You sure you're not just posting the same fox over and over again, Matt?









Seriously.. great job! Is there a bag limit or season limit on fox there? When is your season over?


----------



## Mattuk (Oct 16, 2010)

No season no limit! Thanks Chris. But I only shoot from late summer to early spring.


----------



## youngdon (Mar 10, 2010)

Nice shooting Matt ! I assume that this one is not just sleeping.


----------



## showmeyote (Dec 12, 2010)

Nice Fox matt!


----------



## hassell (Feb 9, 2010)

Mattuk said:


> No season no limit! Thanks Chris. But I only shoot from late summer to early spring.


 Congrats. on the fox, so your season works out to 11 months?


----------



## SWAMPBUCK10PT (Apr 5, 2010)

*Nice vixen-----are they prime by oct---nov---?????????*


----------



## Mattuk (Oct 16, 2010)

hassell said:


> Congrats. on the fox, so your season works out to 11 months?


No Rick its for me mid july to end off feb.


----------



## Mattuk (Oct 16, 2010)

SWAMPBUCK10PT said:


> *Nice vixen-----are they prime by oct---nov---?????????*


I would guess so Skip but I don't shoot them for fur.

Thanks smy.

Once again it was coming to the call Don!


----------



## destructive_mechanic (Jul 22, 2011)

Laying them down! Make sure you leave a couple in England!


----------



## Mattuk (Oct 16, 2010)

Come over there are plenty!


----------



## destructive_mechanic (Jul 22, 2011)

Dont tempt! At some point I will be headed that way to see the wifes family. Maybe be a year or 2 though. They can visit and we can hunt!


----------



## Mattuk (Oct 16, 2010)

No worries! Deer, fox and some fly fishing! or pigeon shooting, driven game, duck and geese?


----------



## Furtaker (Dec 11, 2010)

Nice Fox! Must be cooler where you are. Hair is long.


----------



## destructive_mechanic (Jul 22, 2011)

Mattuk said:


> No worries! Deer, fox and some fly fishing! or pigeon shooting, driven game, duck and geese?


Sounds like a winner to me!


----------



## Mattuk (Oct 16, 2010)

Furtaker said:


> Nice Fox! Must be cooler where you are. Hair is long.
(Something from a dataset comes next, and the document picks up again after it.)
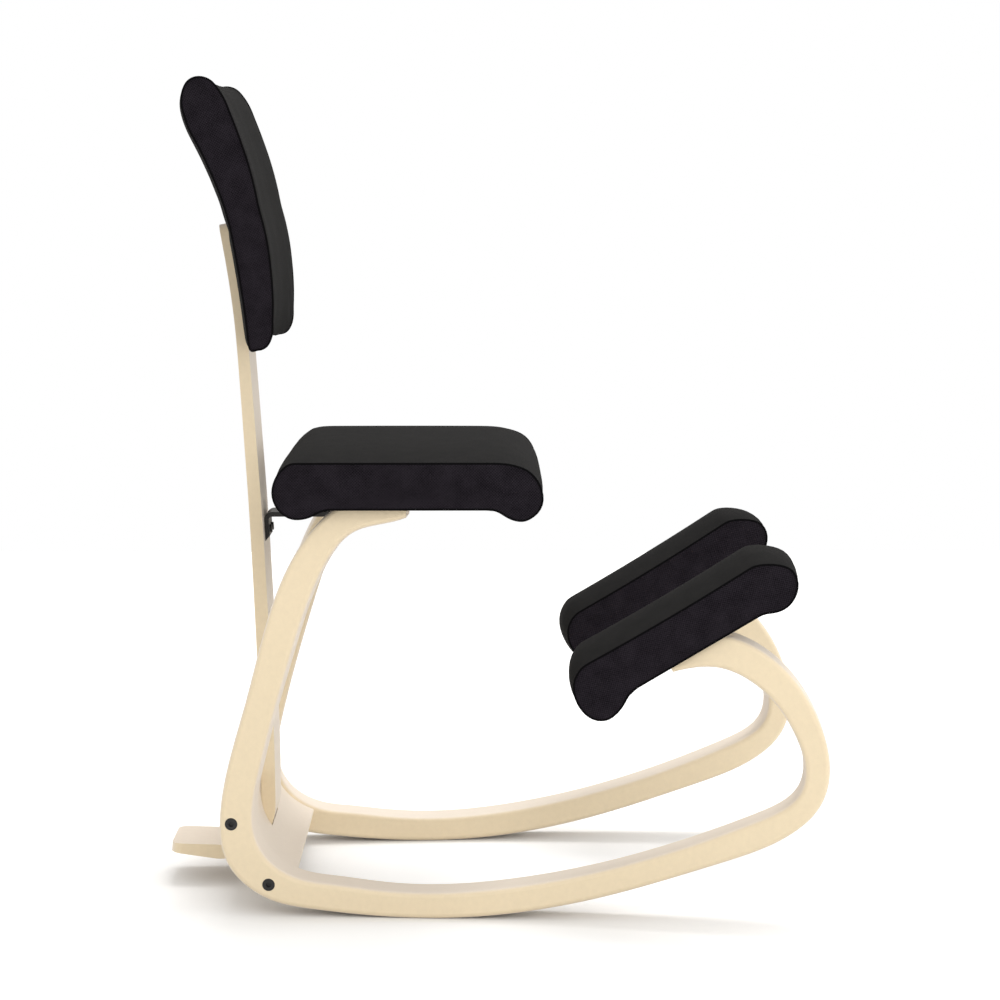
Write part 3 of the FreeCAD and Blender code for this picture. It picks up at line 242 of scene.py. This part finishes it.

Thanks furtaker well yes you'd think 29C was cool but its been bloody horrible!


----------



## Mattuk (Oct 16, 2010)

destructive_mechanic said:


> Sounds like a winner to me!


If your over anytime.


----------



## On a call (Mar 3, 2010)

Looks like a Nice scope Matt.

What brand do you use. I love those large lenses !!!!!!!!! Just like seeing everything !


----------



## Mattuk (Oct 16, 2010)

Its a 10 year old lisenfeld.


----------



## On a call (Mar 3, 2010)

So it is still newish. How well do you like it.


----------



## Mattuk (Oct 16, 2010)

It's fantastic! 8x56 $340 you can't go wrong! Its put up with a few bumps and bangs as well.


----------